### WHAT IS REQUIRED
Begin with the line that contains "Continue the three.js", end with the line that contains "of the dresser", and extract exactly that stretch of lines.

◇ ◇ ◇ ◇ ◇ ◇ ◇

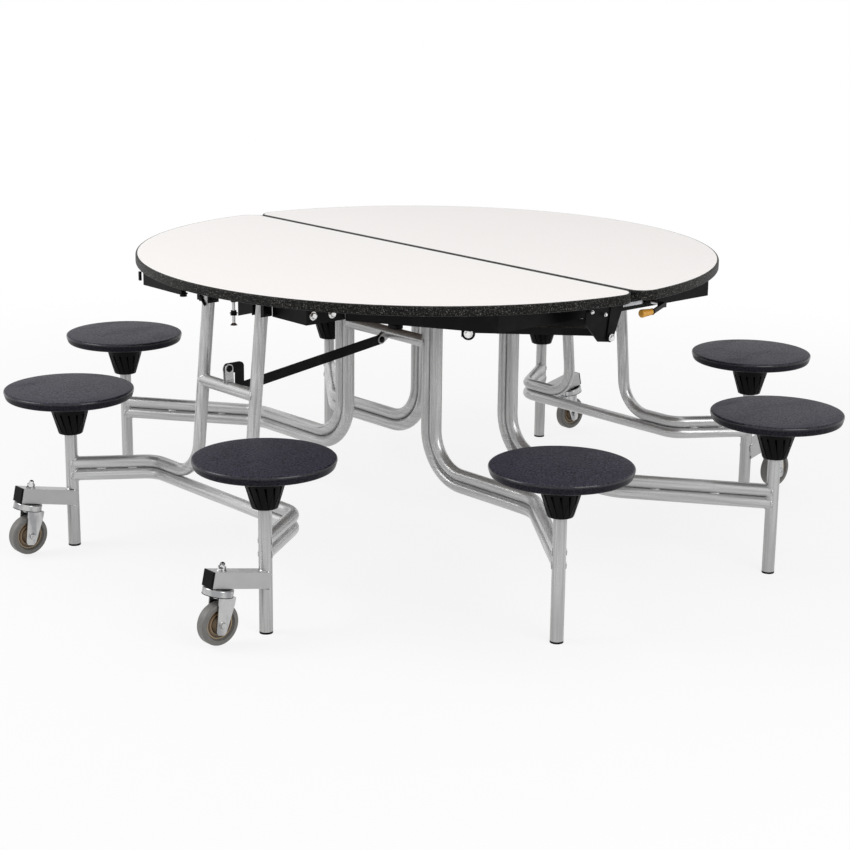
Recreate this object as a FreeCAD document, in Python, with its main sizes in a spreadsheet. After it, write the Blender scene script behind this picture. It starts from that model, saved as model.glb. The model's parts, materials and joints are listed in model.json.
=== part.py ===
import FreeCAD, Part
import math
import os
import re
import Sketcher
from FreeCAD import Placement, Rotation, Vector

# Mobile folding cafeteria table, 60 in across, with eight swivel stools.
# Two half tops meet at a seam along X. Each half stands on a rim frame (two stools and two casters)
# and on a centre frame (two stools). A flat brace keeps the centre frame parallel to the rim frame
# while the seam rises and the half tops fold up to the vertical.
# Every piece is drawn for the near half (y < 0). The far half is the same piece turned half a turn about Z.

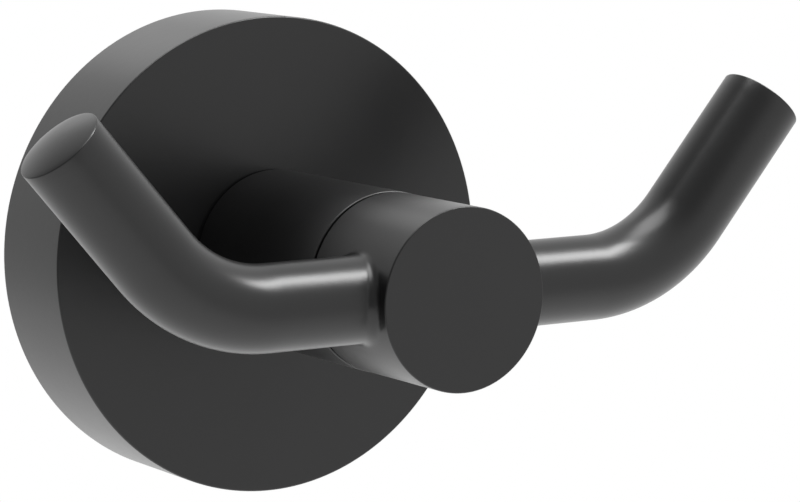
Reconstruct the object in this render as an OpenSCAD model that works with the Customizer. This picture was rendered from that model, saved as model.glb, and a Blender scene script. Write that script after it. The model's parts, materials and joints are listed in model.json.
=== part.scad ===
// Double robe hook on a round rose.
// The wall is the plane y = 0 and the post stands out of it along -Y.
// +Z is up, and the two arms lie along X and turn up at their ends.

/* [Rose] */
// Diameter of the round rose that covers the fixing
rose_d = 55; // [45:0.5:75]
// How far the rose stands off the wall
rose_depth = 13.6; // [11:0.1:20]
// Thickness of the rose's side wall
rose_wall = 2.4; // [1.6:0.1:4]
// Thickness of the rose's front
rose_front = 2.4; // [1.6:0.1:3.2]
// Edge break round the rose's front
rose_edge = 0.2; // [0.1:0.05:1]
// Radius in the corner inside the rose
rose_corner = 1; // [0.2:0.1:1.5]

/* [Neck] */
// Diameter of the neck, the rear part of the post
neck_d = 20; // [16:0.1:28]
// Length of the neck, from the rose to the seam
neck_len = 25.3; // [12:0.1:60]
// Chamfer on the neck's front rim, at the seam
neck_chamfer = 0.15; // [0.1:0.05:1]
// Edge break on the neck's rear rim, against the rose
neck_edge = 0.15; // [0.05:0.05:0.5]

/* [Head] */
// Diameter of the head, the front part of the post
head_d = 19.9; // [16:0.1:28]
// Length of the head, from the seam to its flat front
head_len = 15.4; // [13:0.1:30]
// Edge break round the head's front
head_edge = 0.15; // [0.05:0.05:1]
// Width of the shadow gap that is turned behind the head
seam_w = 0.5; // [0.1:0.05:1]
// Depth of the shadow gap
seam_depth = 0.6; // [0.2:0.05:1.5]

/* [Arms] */
// Diameter of the round arms
arm_d = 9.4; // [7:0.1:10]
// Distance of the arms' axis behind the head's flat front
arm_setback = 6.6; // [5.8:0.1:7.5]
// Straight length of an arm, from the post's axis to the bend
arm_straight = 20.4; // [14:0.1:40]
// Bend radius on the arm's axis
arm_bend_r = 17; // [8:0.1:30]
// Angle that the arm turns up through
arm_bend_angle = 49.5; // [20:0.5:90]
// Straight length after the bend, to the crown of the domed end
arm_tip = 17.1; // [6:0.1:40]
// Rise of the slight dome on the arm's end
arm_dome = 0.7; // [0.1:0.05:2]
// Edge break round the dome
arm_edge = 0.15; // [0.1:0.05:1]
// Radius of the fillet where an arm leaves the head
root_fillet = 1.1; // [0.3:0.05:1.5]

/* [Wall plate] */
// Thickness of the steel strip
plate_t = 1.8; // [1.2:0.1:2.5]
// Width of the strip
plate_w = 20; // [14:0.5:26]
// Height of the folded ears, from the wall
ear_h = 8.5; // [7:0.1:10]
// Radius inside the folds
fold_r = 1; // [0.5:0.1:1.5]
// Corner radius on the free edge of an ear
ear_corner = 3; // [1:0.1:3.5]
// Gap between the ears' corners and the rose
ear_gap = 0.2; // [0.1:0.05:0.5]
// Distance between the two slots for the wall screws
slot_spacing = 26; // [20:0.5:30]
// Width of a slot
slot_w = 5; // [4:0.1:6]
// End-to-end length of a slot
slot_len = 7; // [6:0.1:8]

/* [Post screw] */
// Thread diameter of the screw that holds the post together
post_screw_d = 6; // [5:0.5:8]
// Length of its thread inside the head
post_screw_grip = 5.8; // [4.5:0.1:9]
// Diameter of its domed head
post_screw_head_d = 10.5; // [9:0.1:13]
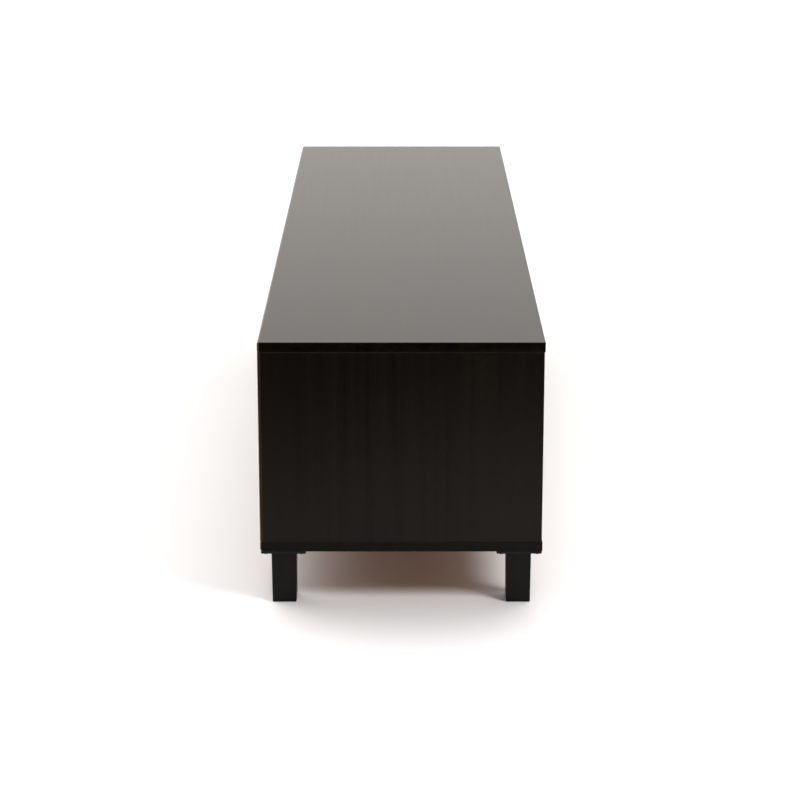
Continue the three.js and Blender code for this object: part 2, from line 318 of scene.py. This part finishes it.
def spread(tree, pattern, low, high):
    """A noise pattern's values, stretched from low to high."""
    return map_range(tree, pattern, NOISE_LOW, NOISE_HIGH, low, high)


def set_finish(shader, roughness, ior):
    shader.inputs["Roughness"].default_value = roughness
    shader.inputs["IOR"].default_value = ior


def set_bump(tree, shader, height, strength, distance):
    """Lets a pattern raise the surface by up to a distance, in metres."""
    bump = add_node(
        tree,
        "ShaderNodeBump",
        {"Strength": strength, "Distance": distance, "Height": height},
    )
    tree.links.new(bump.outputs[0], shader.inputs["Normal"])


# ------------------------------------------------------------------ materials of the dresser

# The printed wood grain. Each pattern's frequency along the grain and across it, and its share.
STREAKS = (1.3, 70.0)
STREAKS_SHARE = 0.5
LINES = (5.0, 420.0)
LINES_SHARE = 0.2
DRIFT = (0.7, 9.0)
DRIFT_SHARE = 0.3
PRINT_LOW = 0.36  # the sums of the three that show darkest and lightest
PRINT_HIGH = 0.64

BOARD_DARK = (0.0008, 0.0006, 0.0003, 1)
BOARD_LIGHT = (0.0041, 0.0026, 0.0014, 1)
BOARD_GLOSS_TINT = (1.0, 0.925, 0.85, 1)
BOARD_IOR = 1.235
BOTTOM_IOR = 1.19
BOARD_ROUGHNESS = 0.22
BOARD_ROUGHNESS_SPREAD = 0.008
BOARD_BUMP = (0.04, 0.0002)  # a bump's strength, and its distance in metres

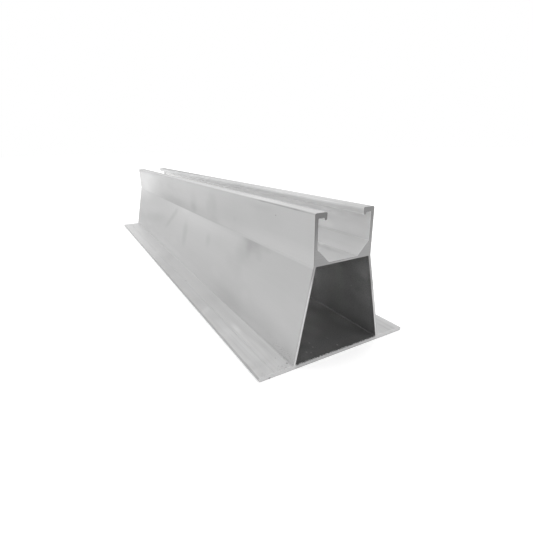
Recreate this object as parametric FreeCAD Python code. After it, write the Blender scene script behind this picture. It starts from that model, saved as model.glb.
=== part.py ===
"""Solar mini rail: one extruded aluminium section, sawn to length.

X runs across the rail, Y along it and Z up. The origin is at the middle of the
underside. All sizes are in millimetres.
"""

import FreeCAD
import Part
import math
import os

# The whole rail
rail_length = 420.0
rail_height = 80.0

# Base plate, whose two flanges are screwed down through a marking groove
flange_width = 20.0
base_thickness = 2.2
flange_edge_radius = 0.9
groove_inset = 9.0
groove_width = 0.8
groove_depth = 0.2

# Hollow body: two webs that lean in from the base to a waist just below the channel's floor
foot_width = 60.0
web_thickness = 1.45
foot_fillet = 0.5
waist_drop = 1.0
waist_fillet = 2.0
hollow_corner_radius = 0.5

# Channel that takes the clamp nuts, stiffened by a gusset in each lower corner
channel_depth = 22.4
channel_floor_thickness = 1.2
upright_thickness = 1.95
gusset_width = 7.3
gusset_height = 7.3
gusset_fillet = 0.4
shoulder_radius = 0.9

# Lips that turn in over the channel, with a hanging bead along each side of the slot
slot_width = 23.0
lip_width = 7.1
lip_thickness = 2.6
lip_edge_radius = 0.7
lip_root_fillet = 0.6
bead_width = 1.5
bead_depth = 1.2
bead_root_fillet = 0.5

# A rounded corner uses up at most this share of the shorter side next to it
largest_corner_share = 0.48

# Half widths, which the two sides of the section share
half_foot = foot_width / 2
half_base = half_foot + flange_width
half_slot = slot_width / 2
half_channel = half_slot + lip_width
half_inside = half_channel - upright_thickness

# Levels above the underside
channel_roof_level = rail_height - lip_thickness
bead_level = channel_roof_level - bead_depth
channel_floor_level = channel_roof_level - channel_depth
hollow_roof_level = channel_floor_level - channel_floor_thickness
waist_level = channel_floor_level - waist_drop


def web_outer_half_width(level):
    """Half the distance between the outer faces of the webs at a level."""
    rise = (level - base_thickness) / (waist_level - base_thickness)
    return half_foot + (half_channel - half_foot) * rise


def web_inner_half_width(level):
    """Half the width of the hollow at a level, a web's thickness in from outside."""
    lean = math.atan2(half_foot - half_channel, waist_level - base_thickness)
    return web_outer_half_width(level) - web_thickness / math.cos(lean)


def mirrored(right_side):
    """A closed outline from its right side, given from the bottom up."""
    left_side = [(-x, z, radius) for x, z, radius in reversed(right_side)]
    return right_side + left_side


def rounded_wire(outline):
    """Closed wire in the plane of the end face, its corners rounded by tangent arcs."""
    points = [FreeCAD.Vector(x, 0, z) for x, z, radius in outline]
    runs = []
    arcs = []
    for index, (x, z, radius) in enumerate(outline):
        point = points[index]
        back = points[index - 1] - point
        ahead = points[(index + 1) % len(points)] - point
        half_angle = back.getAngle(ahead) / 2
        longest_cut = largest_corner_share * min(back.Length, ahead.Length)
        cut = min(radius / math.tan(half_angle), longest_cut)
        back.normalize()
        ahead.normalize()
        start = point + back * cut
        end = point + ahead * cut
        runs.append((start, end))
        if cut > 0:
            inward = (back + ahead).normalize()
            fitted_radius = cut * math.tan(half_angle)
            middle = point + inward * (fitted_radius / math.sin(half_angle) - fitted_radius)
            arcs.append(Part.Arc(start, middle, end).toShape())
        else:
            arcs.append(None)
    edges = []
    for index, (start, end) in enumerate(runs):
        if arcs[index]:
            edges.append(arcs[index])
        next_start = runs[(index + 1) % len(runs)][0]
        edges.append(Part.LineSegment(end, next_start).toShape())
    return Part.Wire(edges)


def flange():
    """Corners of the right flange, from the underside in to the web."""
    groove_middle = half_base - groove_inset
    return [
        (half_base, 0, flange_edge_radius),
        (half_base, base_thickness, flange_edge_radius),
        (groove_middle + groove_width / 2, base_thickness, 0),
        (groove_middle, base_thickness - groove_depth, 0),
        (groove_middle - groove_width / 2, base_thickness, 0),
    ]


def web_and_shoulder():
    """Corners of the right side's outer face, from the foot of the web to the top."""
    return [
        (half_foot, base_thickness, foot_fillet),
        (half_channel, waist_level, waist_fillet),
        (half_channel, rail_height, shoulder_radius),
    ]


def lip():
    """Corners of the right lip, from the slot's edge round the bead to the upright."""
    return [
        (half_slot, rail_height, lip_edge_radius),
        (half_slot, bead_level, bead_width / 2),
        (half_slot + bead_width, bead_level, bead_width / 2),
        (half_slot + bead_width, channel_roof_level, bead_root_fillet),
        (half_inside, channel_roof_level, lip_root_fillet),
    ]


def gusset():
    """Corners of the right gusset, from the upright down to the channel's floor."""
    return [
        (half_inside, channel_floor_level + gusset_height, gusset_fillet),
        (half_inside - gusset_width, channel_floor_level, gusset_fillet),
    ]


def hollow():
    """Corners of the right side of the hollow, from the base plate up to its roof."""
    return [
        (web_inner_half_width(base_thickness), base_thickness, hollow_corner_radius),
        (web_inner_half_width(hollow_roof_level), hollow_roof_level, hollow_corner_radius),
    ]


def build_rail():
    """The whole rail, pushed out along Y from its end face."""
    outside = rounded_wire(mirrored(flange() + web_and_shoulder() + lip() + gusset()))
    inside = rounded_wire(mirrored(hollow()))
    end_face = Part.Face(outside).cut(Part.Face(inside)).Faces[0]
    end_face.translate(FreeCAD.Vector(0, -rail_length / 2, 0))
    return end_face.extrude(FreeCAD.Vector(0, rail_length, 0))


os.makedirs("parts", exist_ok=True)
build_rail().exportStep("parts/mini_rail.step")
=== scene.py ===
"""Looks of the solar mini rail: mill-finish aluminium with sawn ends, on a plain white table."""

import bpy
import math
from collections import namedtuple
from mathutils import Matrix, Vector


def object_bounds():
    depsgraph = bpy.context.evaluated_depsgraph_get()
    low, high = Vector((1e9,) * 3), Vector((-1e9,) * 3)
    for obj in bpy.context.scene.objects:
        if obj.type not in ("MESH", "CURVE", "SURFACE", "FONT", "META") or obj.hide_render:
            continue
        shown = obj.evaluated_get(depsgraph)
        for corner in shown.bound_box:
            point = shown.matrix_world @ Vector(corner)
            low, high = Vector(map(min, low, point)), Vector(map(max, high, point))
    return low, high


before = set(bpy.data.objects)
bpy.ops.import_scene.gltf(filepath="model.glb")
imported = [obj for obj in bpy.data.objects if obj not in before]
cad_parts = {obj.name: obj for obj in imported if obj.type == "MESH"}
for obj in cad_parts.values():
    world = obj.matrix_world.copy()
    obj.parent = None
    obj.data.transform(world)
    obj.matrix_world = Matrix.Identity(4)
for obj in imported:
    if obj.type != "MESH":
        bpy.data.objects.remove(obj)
cad_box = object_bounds()
cad_low, cad_high = cad_box

RAIL_NODE = "mini_rail"
MILLIMETRES_PER_METRE = 1000.0

# Camera, fitted to the edges of the rail: degrees, metres, pixels and, for its sensor, millimetres
CAMERA_YAW = 29.22
CAMERA_PITCH = 19.214
CAMERA_ROLL = 1.004
CAMERA_BESIDE_RAIL = 0.11525
CAMERA_BEFORE_RAIL = 0.12642
CAMERA_HEIGHT = 0.10976
CAMERA_NEAREST = 0.01
FRAME_PIXELS = 533
FOCAL_PIXELS = 348.14
SENSOR_WIDTH = 36.0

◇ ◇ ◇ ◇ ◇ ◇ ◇

### EXERCISE OUTPUT
Continue the three.js and Blender code for this object: part 2, from line 318 of scene.py. This part finishes it.
def spread(tree, pattern, low, high):
    """A noise pattern's values, stretched from low to high."""
    return map_range(tree, pattern, NOISE_LOW, NOISE_HIGH, low, high)


def set_finish(shader, roughness, ior):
    shader.inputs["Roughness"].default_value = roughness
    shader.inputs["IOR"].default_value = ior


def set_bump(tree, shader, height, strength, distance):
    """Lets a pattern raise the surface by up to a distance, in metres."""
    bump = add_node(
        tree,
        "ShaderNodeBump",
        {"Strength": strength, "Distance": distance, "Height": height},
    )
    tree.links.new(bump.outputs[0], shader.inputs["Normal"])


# ------------------------------------------------------------------ materials of the dresser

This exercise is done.